I was having a conversation with someone I usually like, but (s)he kind of pissed me off, and I've been trying to analyze why I'm pissed off and what differences of worldview we may have that are leading to my pissed off feelings.  Perhaps I felt that my own values and worldview were being undermined.

I've been exploring both Greek mythology and also reading articles attempting to reconstruct what the religious practices are in the Legend of Zelda game series.  While the friend said there is some value in exploring traditional mythology because at least we get to explore another time period or culture's prejudices, (s)he insists there is absolutely no value in reconstructing a fictional religion.

My friend also tells me that mythology is "not true."

My response tended to be that I am exploring both traditional and fictional mythology in an attempt to self-explore and understand myself better.  Yes, it's all very subjective, and in reconstructing a fictional religion we are dealing with very subjective matters, but what's not to value in that?  Isn't it fulfilling to explore our subjective universes?

The argument boiled down to the whole endeavor in reconstructing a fictional religion is worthless because it's subjective and will only reflect modern prejudices which are uninteresting.  Something is just screaming out to me that I have a completely different worldview and set of values from my friend, which is all well and fine as far as it goes, I'm just trying to understand what the differences are.
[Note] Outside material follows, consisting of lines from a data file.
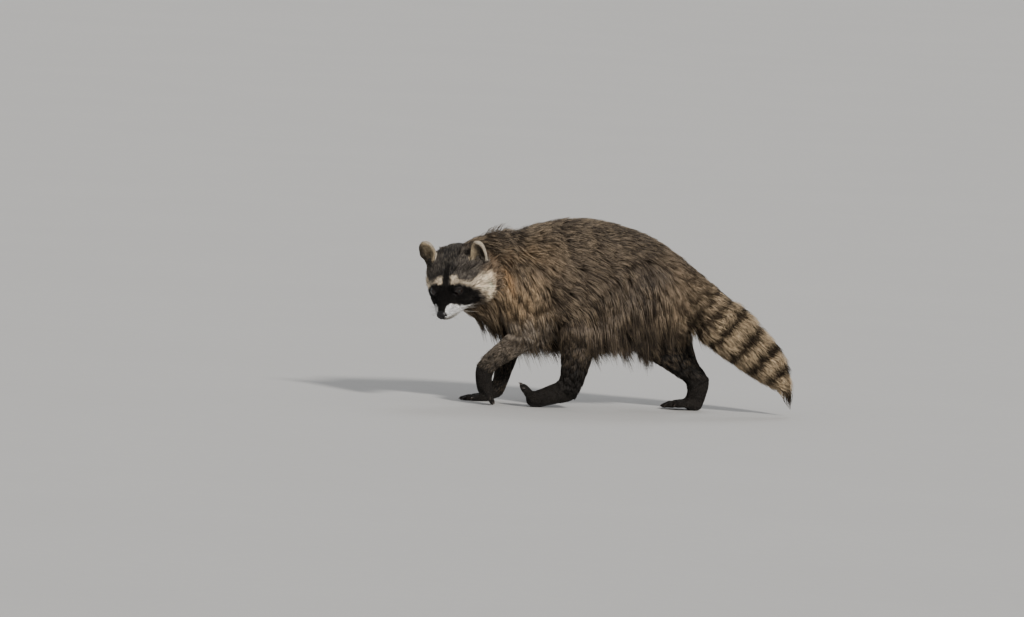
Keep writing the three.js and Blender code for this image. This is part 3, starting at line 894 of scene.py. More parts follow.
def coat_material(name, depth, roughness, tip=(0.420, 0.325, 0.220, 1.0), shine=0.12):
    """Tufts: darkened towards the root as painted shade, their own colour along them, tan or black at the tip."""
    s = Shader(name)
    marking = s.attribute("marking")
    along = s.attribute("along", "Fac")
    strand = s.attribute("strand", "Fac")
    # painted shade: depth is how bright the root of a tuft stays, standing in for the shade deep in the coat
    dark = s.mix(1.0, marking, (depth, depth * 0.92, depth * 0.85, 1), "MULTIPLY")
    body = s.mix(s.span(along, 0.05, 0.55), dark, marking)
    tan = s.math("MULTIPLY", s.span(strand, 0.45, 0.8), s.span(along, 0.45, 0.95))
    amount = s.math("MULTIPLY", tan, s.attribute("marking", "Alpha"))
    tipped = s.mix(s.math("MULTIPLY", amount, 0.75), body, tip)
    black = s.math("MULTIPLY", s.span(strand, 0.30, 0.12), s.span(along, 0.25, 0.8))
    black = s.mix(s.math("MULTIPLY", black, 0.7), tipped, (0.012, 0.009, 0.007, 1))
    drift = s.noise(160.0, 3.0)
    level = s.math("ADD", s.span(strand, 0.0, 1.0, 0.72, 1.18), s.span(drift, 0.35, 0.65, -0.12, 0.12))
    bright = s.add("ShaderNodeVectorMath", operation="SCALE")
    s.put(black, bright, 0)
    s.put(level, bright, "Scale")
    s.colour((bright, 0))
    s.put(s.span(strand, 0.0, 1.0, roughness - 0.08, roughness + 0.12), s.surface, "Roughness")
    s.bump(s.noise(2600.0, 2.0), 0.25, 0.0002)
    return s.finish(shine)


def skin_material():
    """Under-fur and skin below the tufts, with the same markings and painted shade as the coat."""
    s = Shader("under_fur")
    marking = s.attribute("marking")
    bare = s.attribute("bare", "Fac")
    dark = s.mix(1.0, marking, (0.42, 0.38, 0.34, 1), "MULTIPLY")
    streak = s.noise(420.0, 4.0, 0.7, (0.25, 1.0, 1.0))
    under = s.mix(s.span(streak, 0.35, 0.65), dark, marking)
    leather = s.mix(s.span(s.noise(700.0, 3.0), 0.35, 0.65), (0.006, 0.005, 0.005, 1), (0.013, 0.010, 0.009, 1))
    s.colour(s.mix(bare, under, leather))
    s.put(s.span(bare, 0.0, 1.0, 0.85, 0.42), s.surface, "Roughness")
    s.bump(s.noise(900.0, 4.0, 0.7, (0.35, 1.0, 1.0)), 0.5, 0.0006)
    return s.finish(0.12)


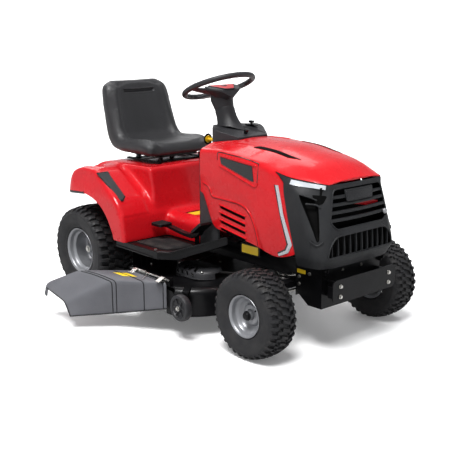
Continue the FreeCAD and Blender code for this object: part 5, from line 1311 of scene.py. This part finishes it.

I know the friend's worldview revolves around there being objective truth in religious matters and objective values, and if there are no objective values or eternal life then life is meaningless and we may as well all die right now which sounds very dark to me.  I tend to think that even if the world is meaningless, it's not meaningless to us as human beings because we have an instinct to construct meaning, and I'm happy to enjoy that for what it is.

What I'm interested in is discussing and/or pondering is why it might be meaningful to explore a reconstructed fictional religion since that is what is insisted has absolutely no value.  I know this is something I'm happy exploring right now, so that is basically a good enough reason for me.  It also helps me learn something about what values I do hold, and certain symbols are fun to meditate on or associate with different aspects of myself or the world.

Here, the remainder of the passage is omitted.